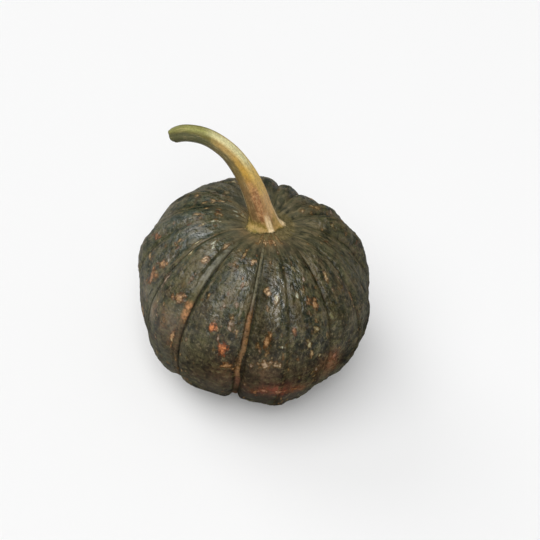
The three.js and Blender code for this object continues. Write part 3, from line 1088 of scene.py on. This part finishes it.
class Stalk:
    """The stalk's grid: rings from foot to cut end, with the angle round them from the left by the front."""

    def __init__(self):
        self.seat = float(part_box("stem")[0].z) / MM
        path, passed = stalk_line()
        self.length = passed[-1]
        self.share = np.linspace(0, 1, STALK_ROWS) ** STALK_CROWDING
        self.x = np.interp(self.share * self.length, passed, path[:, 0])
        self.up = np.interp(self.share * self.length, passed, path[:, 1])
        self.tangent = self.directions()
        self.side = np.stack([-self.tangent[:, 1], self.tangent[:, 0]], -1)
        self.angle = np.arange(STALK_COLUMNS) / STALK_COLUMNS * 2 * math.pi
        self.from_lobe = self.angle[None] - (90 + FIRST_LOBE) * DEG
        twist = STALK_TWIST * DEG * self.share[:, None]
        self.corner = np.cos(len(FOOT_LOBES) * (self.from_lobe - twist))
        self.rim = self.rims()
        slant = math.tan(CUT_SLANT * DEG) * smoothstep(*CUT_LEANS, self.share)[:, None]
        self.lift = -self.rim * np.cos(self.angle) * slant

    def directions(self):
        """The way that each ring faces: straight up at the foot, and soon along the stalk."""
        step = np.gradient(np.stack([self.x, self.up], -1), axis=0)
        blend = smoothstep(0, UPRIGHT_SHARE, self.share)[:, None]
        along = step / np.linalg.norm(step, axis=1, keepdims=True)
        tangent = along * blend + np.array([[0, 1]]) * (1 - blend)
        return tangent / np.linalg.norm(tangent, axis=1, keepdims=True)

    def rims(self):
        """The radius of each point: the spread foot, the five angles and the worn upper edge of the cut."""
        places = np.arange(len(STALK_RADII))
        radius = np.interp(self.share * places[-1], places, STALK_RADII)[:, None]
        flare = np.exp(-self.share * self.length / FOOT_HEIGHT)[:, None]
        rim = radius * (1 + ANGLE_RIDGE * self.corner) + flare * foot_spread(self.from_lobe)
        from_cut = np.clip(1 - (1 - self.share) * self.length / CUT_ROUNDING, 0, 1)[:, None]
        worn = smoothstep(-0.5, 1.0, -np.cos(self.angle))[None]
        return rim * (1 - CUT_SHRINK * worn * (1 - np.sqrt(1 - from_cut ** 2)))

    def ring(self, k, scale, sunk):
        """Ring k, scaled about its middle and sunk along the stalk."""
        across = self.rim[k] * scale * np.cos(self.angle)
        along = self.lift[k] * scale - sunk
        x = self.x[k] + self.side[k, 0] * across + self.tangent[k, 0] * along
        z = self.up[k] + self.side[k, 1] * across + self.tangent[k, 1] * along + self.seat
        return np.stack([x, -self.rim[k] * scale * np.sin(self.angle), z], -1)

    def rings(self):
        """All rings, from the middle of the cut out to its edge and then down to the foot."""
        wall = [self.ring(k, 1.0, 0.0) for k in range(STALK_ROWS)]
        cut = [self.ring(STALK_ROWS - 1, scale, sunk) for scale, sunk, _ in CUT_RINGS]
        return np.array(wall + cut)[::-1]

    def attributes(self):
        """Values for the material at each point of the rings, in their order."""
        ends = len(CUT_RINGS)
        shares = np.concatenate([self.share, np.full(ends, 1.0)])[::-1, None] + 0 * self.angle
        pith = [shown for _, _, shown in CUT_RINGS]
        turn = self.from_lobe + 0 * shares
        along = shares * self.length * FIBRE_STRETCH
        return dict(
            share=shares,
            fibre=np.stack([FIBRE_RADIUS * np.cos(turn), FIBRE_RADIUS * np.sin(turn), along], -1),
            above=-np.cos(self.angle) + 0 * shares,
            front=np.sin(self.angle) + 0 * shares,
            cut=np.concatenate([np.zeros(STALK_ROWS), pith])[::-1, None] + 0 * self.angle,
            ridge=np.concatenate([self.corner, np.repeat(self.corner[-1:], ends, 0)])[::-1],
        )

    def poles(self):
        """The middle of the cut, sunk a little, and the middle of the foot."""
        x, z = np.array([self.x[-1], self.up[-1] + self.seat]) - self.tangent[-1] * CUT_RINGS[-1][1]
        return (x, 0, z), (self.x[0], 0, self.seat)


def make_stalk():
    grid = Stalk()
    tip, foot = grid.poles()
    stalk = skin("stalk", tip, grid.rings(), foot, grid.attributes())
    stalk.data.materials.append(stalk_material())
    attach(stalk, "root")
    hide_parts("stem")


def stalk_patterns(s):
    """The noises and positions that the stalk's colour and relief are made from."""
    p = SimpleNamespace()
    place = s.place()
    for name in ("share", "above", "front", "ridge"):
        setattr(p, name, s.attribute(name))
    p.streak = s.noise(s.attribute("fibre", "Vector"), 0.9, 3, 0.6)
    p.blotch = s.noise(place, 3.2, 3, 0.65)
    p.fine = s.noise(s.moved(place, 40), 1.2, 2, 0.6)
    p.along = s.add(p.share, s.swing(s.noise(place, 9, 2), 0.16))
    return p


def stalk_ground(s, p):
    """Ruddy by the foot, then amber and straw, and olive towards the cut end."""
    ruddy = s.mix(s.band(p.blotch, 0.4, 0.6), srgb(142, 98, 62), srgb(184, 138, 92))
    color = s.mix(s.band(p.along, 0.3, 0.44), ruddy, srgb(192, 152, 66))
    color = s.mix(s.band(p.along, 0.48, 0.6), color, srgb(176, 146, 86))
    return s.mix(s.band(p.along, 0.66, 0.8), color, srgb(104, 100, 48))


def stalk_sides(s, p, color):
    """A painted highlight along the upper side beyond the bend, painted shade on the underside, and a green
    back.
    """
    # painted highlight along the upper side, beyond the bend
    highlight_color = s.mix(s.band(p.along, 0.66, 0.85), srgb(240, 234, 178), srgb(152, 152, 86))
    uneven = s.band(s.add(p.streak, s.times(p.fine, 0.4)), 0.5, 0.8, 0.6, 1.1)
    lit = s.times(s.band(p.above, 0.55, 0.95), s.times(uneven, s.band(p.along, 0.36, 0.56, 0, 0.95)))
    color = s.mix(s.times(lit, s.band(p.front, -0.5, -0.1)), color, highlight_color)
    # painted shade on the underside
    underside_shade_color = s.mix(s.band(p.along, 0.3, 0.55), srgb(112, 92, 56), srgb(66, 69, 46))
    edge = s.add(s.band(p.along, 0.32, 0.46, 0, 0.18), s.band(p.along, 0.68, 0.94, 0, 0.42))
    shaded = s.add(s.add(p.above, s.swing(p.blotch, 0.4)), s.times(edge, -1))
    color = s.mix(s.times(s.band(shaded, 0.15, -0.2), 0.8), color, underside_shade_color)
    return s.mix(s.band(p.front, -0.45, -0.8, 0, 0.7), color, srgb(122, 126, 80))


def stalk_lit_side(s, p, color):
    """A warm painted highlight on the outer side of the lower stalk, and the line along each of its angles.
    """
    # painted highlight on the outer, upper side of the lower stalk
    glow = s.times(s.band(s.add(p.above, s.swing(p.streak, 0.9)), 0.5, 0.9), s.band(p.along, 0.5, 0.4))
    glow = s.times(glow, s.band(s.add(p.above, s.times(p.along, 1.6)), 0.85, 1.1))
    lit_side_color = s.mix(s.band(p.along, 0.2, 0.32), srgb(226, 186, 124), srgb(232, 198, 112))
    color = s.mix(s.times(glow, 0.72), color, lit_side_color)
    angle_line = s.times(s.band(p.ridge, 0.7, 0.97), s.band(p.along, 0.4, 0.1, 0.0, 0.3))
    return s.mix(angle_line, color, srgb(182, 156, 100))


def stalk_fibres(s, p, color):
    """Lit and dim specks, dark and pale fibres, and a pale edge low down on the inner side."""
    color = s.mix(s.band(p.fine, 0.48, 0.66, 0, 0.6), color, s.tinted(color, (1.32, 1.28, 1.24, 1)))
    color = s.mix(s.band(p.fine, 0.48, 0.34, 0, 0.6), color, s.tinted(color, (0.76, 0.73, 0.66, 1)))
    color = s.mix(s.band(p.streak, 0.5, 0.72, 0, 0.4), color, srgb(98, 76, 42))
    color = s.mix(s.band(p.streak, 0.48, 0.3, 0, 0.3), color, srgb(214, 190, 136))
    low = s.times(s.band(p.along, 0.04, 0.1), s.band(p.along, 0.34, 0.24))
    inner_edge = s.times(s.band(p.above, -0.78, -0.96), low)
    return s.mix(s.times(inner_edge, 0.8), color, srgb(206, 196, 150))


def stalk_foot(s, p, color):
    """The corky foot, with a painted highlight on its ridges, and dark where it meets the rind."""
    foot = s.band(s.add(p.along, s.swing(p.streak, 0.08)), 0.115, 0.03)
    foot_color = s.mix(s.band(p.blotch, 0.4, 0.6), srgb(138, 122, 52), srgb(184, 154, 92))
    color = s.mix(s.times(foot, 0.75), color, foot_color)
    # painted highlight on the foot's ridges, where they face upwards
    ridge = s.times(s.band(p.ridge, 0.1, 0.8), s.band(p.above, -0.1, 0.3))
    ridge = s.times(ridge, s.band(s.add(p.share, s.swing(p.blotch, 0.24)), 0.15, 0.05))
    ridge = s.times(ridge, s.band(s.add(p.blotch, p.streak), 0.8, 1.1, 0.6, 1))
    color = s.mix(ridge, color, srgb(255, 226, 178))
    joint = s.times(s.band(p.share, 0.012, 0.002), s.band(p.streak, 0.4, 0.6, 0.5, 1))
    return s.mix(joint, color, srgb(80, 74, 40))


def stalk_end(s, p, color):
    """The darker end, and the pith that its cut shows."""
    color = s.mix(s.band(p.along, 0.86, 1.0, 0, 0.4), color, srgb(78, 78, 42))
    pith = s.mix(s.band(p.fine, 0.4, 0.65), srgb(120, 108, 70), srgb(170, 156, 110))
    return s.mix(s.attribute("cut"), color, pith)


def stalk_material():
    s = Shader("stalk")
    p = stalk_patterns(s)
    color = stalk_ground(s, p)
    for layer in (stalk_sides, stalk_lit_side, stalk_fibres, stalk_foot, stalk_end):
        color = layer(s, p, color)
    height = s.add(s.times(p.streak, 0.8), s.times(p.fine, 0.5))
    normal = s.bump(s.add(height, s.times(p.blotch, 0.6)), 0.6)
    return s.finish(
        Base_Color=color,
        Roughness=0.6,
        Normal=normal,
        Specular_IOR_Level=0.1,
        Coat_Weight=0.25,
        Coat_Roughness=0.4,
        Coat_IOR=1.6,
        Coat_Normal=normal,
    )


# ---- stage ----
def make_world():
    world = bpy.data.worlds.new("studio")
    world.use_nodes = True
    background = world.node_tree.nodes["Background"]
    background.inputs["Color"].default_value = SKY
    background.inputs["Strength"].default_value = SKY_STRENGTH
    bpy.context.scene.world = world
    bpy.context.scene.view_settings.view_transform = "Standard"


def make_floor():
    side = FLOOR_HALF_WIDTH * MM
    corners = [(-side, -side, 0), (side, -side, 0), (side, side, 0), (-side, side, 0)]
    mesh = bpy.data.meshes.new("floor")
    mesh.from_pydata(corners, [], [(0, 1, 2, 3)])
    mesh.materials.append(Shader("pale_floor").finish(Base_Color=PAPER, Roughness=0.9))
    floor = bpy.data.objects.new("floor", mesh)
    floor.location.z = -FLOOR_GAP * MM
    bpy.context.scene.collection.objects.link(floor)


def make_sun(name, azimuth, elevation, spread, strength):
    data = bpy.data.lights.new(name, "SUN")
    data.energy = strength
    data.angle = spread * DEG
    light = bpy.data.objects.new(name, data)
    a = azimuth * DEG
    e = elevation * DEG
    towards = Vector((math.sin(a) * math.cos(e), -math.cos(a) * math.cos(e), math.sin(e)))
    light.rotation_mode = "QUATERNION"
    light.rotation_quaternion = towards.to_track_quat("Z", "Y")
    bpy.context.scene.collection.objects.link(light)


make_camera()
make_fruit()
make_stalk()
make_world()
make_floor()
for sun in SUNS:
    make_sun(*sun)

++++++

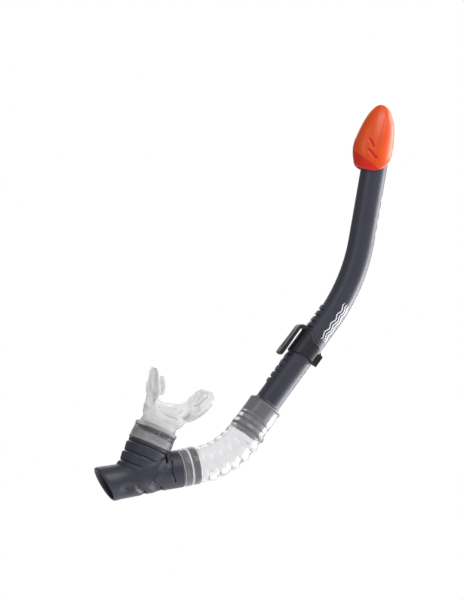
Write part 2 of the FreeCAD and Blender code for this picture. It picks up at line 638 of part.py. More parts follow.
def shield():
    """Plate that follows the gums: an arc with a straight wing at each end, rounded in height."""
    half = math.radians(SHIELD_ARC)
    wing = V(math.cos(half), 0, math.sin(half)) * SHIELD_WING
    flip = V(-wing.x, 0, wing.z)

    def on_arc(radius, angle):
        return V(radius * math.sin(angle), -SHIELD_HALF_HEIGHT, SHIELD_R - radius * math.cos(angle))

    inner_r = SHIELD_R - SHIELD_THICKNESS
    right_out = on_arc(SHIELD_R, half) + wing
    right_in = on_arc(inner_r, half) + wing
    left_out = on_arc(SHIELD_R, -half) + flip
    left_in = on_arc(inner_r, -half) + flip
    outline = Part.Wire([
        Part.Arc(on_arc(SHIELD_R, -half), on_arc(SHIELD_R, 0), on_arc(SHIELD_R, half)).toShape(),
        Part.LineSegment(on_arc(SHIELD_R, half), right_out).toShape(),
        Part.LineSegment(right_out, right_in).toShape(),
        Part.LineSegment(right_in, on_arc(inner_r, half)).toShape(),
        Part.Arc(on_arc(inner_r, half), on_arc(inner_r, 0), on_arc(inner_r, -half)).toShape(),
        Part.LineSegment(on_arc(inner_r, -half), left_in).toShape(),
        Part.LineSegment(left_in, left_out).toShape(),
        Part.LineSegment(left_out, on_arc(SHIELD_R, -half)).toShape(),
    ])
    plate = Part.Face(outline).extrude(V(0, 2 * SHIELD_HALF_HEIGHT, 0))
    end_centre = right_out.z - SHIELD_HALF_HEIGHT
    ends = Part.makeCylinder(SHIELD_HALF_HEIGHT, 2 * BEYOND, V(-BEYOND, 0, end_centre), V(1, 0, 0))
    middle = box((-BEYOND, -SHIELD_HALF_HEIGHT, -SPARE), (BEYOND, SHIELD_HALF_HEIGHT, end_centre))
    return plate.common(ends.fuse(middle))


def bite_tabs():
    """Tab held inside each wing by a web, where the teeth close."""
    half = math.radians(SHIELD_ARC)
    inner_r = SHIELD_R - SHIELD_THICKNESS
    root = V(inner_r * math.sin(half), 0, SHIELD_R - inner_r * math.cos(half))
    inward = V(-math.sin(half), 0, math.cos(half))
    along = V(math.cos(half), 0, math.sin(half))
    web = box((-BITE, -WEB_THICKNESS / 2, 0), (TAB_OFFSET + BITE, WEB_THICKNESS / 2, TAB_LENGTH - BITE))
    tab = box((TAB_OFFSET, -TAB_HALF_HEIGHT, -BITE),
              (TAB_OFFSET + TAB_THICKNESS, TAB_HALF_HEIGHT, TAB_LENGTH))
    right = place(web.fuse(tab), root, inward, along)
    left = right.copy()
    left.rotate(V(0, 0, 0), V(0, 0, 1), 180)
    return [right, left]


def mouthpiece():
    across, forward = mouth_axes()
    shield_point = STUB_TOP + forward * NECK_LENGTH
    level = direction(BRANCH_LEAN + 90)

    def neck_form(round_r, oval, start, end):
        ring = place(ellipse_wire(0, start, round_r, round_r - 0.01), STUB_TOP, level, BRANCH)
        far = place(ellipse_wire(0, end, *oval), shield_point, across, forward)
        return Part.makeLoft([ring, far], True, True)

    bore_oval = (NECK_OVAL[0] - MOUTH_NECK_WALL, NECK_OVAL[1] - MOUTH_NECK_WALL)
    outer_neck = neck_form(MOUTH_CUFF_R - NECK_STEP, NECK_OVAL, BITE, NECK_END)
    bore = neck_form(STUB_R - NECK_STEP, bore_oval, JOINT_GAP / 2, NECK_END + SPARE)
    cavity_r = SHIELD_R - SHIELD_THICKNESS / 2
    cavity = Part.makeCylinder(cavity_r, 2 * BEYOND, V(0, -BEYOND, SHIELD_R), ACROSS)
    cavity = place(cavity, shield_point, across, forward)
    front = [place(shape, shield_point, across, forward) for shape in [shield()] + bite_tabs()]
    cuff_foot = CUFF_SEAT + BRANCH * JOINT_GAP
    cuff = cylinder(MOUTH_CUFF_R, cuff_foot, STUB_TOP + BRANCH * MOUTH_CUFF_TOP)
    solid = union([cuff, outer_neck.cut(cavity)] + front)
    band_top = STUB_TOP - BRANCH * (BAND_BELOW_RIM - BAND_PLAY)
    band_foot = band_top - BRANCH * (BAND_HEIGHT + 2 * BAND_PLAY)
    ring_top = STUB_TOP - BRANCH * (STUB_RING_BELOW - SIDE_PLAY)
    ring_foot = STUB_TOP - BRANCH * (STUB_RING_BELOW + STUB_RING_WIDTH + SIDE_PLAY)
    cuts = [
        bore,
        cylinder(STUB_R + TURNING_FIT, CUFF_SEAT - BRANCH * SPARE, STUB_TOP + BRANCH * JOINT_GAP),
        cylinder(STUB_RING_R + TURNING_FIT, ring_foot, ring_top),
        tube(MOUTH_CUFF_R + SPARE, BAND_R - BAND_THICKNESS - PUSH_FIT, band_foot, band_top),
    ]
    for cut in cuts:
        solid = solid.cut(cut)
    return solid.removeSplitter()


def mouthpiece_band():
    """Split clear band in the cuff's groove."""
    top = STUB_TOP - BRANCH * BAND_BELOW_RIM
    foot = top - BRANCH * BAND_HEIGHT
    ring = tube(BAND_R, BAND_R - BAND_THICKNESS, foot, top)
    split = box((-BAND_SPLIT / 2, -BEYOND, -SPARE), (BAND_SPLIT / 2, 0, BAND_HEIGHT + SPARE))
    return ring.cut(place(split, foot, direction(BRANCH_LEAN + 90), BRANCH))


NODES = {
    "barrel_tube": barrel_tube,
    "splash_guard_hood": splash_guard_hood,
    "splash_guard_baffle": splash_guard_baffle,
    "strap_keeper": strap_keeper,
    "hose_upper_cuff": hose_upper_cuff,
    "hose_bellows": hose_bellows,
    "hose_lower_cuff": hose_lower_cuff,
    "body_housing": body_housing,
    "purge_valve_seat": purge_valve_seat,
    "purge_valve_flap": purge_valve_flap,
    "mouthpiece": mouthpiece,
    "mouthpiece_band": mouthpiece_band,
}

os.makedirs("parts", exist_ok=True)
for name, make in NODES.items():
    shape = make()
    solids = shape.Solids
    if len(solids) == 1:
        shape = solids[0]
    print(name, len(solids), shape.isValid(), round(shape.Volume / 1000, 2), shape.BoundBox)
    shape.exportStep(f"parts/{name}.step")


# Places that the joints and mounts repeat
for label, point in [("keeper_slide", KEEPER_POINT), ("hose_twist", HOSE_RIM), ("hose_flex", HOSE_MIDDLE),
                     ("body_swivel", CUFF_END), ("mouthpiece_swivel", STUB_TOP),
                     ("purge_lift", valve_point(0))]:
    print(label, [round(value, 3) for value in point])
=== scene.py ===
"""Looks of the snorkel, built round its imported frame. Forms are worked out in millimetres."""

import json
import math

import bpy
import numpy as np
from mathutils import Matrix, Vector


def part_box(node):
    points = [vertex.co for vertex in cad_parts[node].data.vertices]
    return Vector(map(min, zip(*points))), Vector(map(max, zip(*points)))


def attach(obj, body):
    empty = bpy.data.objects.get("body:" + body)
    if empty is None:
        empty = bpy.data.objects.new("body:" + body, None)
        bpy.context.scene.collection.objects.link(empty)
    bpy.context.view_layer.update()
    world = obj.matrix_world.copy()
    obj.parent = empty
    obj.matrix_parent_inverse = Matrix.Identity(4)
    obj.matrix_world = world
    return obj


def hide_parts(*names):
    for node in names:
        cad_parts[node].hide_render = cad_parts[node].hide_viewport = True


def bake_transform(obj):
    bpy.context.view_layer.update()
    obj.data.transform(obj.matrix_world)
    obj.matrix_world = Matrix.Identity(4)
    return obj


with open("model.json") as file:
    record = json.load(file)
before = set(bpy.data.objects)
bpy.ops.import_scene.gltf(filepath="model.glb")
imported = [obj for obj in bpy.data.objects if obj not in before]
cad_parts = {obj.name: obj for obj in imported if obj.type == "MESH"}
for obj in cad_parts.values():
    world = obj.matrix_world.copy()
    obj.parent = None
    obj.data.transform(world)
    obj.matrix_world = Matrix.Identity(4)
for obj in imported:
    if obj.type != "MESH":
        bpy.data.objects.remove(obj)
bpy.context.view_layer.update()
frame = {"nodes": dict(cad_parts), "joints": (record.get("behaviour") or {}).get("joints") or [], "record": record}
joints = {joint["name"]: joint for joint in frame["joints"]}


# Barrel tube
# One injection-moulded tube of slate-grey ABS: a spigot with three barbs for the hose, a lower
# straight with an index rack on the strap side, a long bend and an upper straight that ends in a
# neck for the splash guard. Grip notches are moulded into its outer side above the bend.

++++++

_AIM OF THE TASK_.
Transcribe the lines above from the one with "The three.js and" through the one with "self.lift = -self.rim". Include both ends and leave out every other line.

_COMPLETE ANSWER_.
The three.js and Blender code for this object continues. Write part 3, from line 1088 of scene.py on. This part finishes it.
class Stalk:
    """The stalk's grid: rings from foot to cut end, with the angle round them from the left by the front."""

    def __init__(self):
        self.seat = float(part_box("stem")[0].z) / MM
        path, passed = stalk_line()
        self.length = passed[-1]
        self.share = np.linspace(0, 1, STALK_ROWS) ** STALK_CROWDING
        self.x = np.interp(self.share * self.length, passed, path[:, 0])
        self.up = np.interp(self.share * self.length, passed, path[:, 1])
        self.tangent = self.directions()
        self.side = np.stack([-self.tangent[:, 1], self.tangent[:, 0]], -1)
        self.angle = np.arange(STALK_COLUMNS) / STALK_COLUMNS * 2 * math.pi
        self.from_lobe = self.angle[None] - (90 + FIRST_LOBE) * DEG
        twist = STALK_TWIST * DEG * self.share[:, None]
        self.corner = np.cos(len(FOOT_LOBES) * (self.from_lobe - twist))
        self.rim = self.rims()
        slant = math.tan(CUT_SLANT * DEG) * smoothstep(*CUT_LEANS, self.share)[:, None]
        self.lift = -self.rim * np.cos(self.angle) * slant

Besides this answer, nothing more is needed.